## DIRECTIONS FOR THIS TASK
Lines holding the string "joints" are the ones to copy; find them all in the data.

+ + + + +

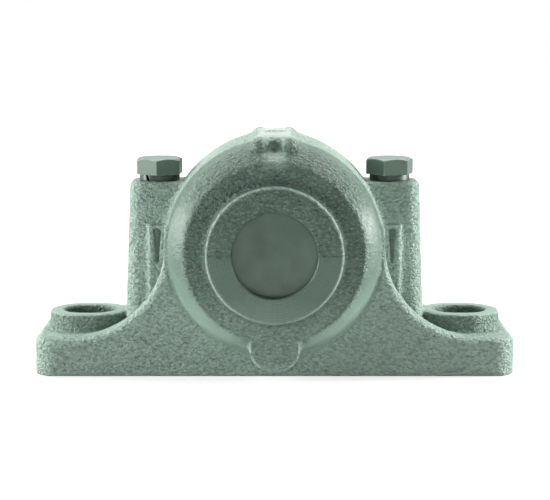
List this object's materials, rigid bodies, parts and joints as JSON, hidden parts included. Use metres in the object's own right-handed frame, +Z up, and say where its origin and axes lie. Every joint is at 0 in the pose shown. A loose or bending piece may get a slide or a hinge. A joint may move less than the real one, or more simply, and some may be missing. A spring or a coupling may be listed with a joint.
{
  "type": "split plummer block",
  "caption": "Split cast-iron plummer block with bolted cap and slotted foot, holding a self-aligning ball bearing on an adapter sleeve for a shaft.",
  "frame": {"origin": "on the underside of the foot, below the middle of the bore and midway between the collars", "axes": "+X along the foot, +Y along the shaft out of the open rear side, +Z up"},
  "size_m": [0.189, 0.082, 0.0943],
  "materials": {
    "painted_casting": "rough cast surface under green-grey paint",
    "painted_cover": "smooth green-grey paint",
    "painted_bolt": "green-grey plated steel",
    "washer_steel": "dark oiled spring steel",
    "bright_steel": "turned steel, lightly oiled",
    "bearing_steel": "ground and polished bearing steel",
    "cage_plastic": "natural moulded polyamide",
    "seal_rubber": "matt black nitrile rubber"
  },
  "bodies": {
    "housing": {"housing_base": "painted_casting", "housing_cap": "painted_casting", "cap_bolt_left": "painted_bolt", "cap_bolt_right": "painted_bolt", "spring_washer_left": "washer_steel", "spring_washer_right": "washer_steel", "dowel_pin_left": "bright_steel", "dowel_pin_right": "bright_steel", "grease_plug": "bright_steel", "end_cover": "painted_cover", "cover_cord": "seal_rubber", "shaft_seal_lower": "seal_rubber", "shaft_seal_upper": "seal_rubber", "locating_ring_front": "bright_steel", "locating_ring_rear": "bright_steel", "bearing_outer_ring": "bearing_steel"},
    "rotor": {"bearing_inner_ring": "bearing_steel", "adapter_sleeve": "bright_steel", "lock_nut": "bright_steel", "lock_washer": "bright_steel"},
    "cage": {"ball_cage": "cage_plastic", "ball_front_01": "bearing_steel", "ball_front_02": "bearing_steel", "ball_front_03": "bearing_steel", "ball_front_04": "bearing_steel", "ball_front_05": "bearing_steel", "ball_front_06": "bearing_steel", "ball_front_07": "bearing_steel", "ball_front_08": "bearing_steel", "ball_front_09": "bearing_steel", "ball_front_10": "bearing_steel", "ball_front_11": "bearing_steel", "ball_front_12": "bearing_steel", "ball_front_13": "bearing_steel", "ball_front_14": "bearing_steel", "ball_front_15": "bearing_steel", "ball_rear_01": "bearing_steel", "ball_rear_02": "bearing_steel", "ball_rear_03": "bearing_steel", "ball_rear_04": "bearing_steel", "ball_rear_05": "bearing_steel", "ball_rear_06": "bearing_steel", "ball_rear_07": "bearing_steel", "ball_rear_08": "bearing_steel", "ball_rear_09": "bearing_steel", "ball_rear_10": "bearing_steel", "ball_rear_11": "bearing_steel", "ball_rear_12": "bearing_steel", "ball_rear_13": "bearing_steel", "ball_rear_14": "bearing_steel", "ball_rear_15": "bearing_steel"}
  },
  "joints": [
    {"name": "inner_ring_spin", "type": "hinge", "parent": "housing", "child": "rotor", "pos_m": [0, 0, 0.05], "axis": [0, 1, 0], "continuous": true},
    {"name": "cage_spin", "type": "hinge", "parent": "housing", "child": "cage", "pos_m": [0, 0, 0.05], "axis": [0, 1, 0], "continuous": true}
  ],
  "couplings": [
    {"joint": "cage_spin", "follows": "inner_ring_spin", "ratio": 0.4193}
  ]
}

+ + + + +

## SOLUTION FOR THIS TASK
List this object's materials, rigid bodies, parts and joints as JSON, hidden parts included. Use metres in the object's own right-handed frame, +Z up, and say where its origin and axes lie. Every joint is at 0 in the pose shown. A loose or bending piece may get a slide or a hinge. A joint may move less than the real one, or more simply, and some may be missing. A spring or a coupling may be listed with a joint.
  "joints": [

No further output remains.